* **Extracted information**:
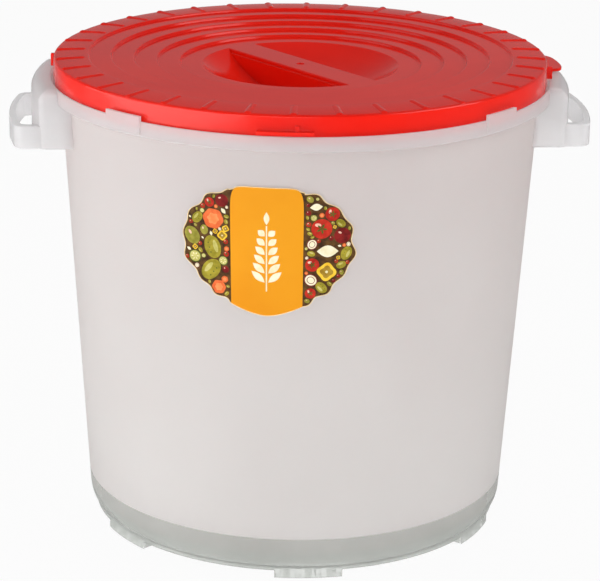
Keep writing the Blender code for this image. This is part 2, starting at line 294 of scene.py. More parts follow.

--

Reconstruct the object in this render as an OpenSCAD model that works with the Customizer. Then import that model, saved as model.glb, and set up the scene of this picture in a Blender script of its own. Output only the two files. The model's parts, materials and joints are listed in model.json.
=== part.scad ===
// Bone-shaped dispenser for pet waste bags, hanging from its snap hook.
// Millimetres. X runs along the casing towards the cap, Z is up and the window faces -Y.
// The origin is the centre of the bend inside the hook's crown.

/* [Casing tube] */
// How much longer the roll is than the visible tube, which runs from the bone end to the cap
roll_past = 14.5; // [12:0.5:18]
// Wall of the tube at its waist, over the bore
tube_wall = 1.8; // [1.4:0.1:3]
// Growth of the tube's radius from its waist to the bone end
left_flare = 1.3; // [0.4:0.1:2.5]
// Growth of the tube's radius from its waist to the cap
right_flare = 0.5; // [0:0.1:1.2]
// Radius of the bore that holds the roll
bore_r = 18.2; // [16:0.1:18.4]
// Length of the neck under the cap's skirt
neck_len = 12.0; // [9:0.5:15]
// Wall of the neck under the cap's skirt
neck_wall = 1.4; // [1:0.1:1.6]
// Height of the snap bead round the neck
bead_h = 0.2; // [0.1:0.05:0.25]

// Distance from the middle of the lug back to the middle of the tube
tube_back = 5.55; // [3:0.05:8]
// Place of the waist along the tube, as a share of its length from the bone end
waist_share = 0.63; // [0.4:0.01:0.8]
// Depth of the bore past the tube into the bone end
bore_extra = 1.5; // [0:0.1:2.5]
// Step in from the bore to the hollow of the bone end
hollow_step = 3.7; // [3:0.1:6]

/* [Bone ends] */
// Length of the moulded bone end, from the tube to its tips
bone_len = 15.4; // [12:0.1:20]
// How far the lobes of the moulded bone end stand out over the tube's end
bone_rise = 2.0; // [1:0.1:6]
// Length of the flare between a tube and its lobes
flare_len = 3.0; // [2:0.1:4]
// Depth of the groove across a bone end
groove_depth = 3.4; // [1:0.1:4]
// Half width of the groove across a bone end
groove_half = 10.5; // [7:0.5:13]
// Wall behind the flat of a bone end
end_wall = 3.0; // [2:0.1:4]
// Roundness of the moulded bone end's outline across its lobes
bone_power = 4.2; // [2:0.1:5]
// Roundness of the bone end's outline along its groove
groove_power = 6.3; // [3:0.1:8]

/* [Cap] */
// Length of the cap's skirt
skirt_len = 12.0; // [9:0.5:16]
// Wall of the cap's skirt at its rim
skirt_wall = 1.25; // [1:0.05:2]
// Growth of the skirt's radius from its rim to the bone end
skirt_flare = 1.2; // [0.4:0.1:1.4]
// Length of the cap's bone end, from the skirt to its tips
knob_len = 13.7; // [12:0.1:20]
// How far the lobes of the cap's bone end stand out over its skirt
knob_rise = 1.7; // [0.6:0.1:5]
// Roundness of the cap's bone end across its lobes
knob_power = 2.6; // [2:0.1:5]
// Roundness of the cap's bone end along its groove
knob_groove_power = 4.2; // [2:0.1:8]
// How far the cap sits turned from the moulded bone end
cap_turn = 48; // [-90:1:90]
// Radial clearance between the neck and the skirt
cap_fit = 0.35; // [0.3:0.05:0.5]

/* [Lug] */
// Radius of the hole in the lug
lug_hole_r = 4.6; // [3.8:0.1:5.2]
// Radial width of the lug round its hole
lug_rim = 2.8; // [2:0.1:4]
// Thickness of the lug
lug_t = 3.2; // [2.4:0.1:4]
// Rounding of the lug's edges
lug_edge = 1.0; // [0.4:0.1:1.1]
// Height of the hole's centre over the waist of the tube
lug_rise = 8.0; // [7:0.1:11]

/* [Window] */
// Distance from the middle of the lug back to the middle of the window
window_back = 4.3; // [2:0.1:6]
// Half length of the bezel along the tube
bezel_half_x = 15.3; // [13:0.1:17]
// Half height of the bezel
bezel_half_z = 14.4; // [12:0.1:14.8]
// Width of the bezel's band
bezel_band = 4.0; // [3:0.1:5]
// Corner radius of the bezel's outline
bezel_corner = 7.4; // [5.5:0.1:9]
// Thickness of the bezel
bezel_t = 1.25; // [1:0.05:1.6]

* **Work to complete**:
Start with the line that contains "Reconstruct the object" and end with the line that contains "the hook's crown."; give those lines again exactly, and no others.

* **Solution to the exercise**:
Reconstruct the object in this render as an OpenSCAD model that works with the Customizer. Then import that model, saved as model.glb, and set up the scene of this picture in a Blender script of its own. Output only the two files. The model's parts, materials and joints are listed in model.json.
=== part.scad ===
// Bone-shaped dispenser for pet waste bags, hanging from its snap hook.
// Millimetres. X runs along the casing towards the cap, Z is up and the window faces -Y.
// The origin is the centre of the bend inside the hook's crown.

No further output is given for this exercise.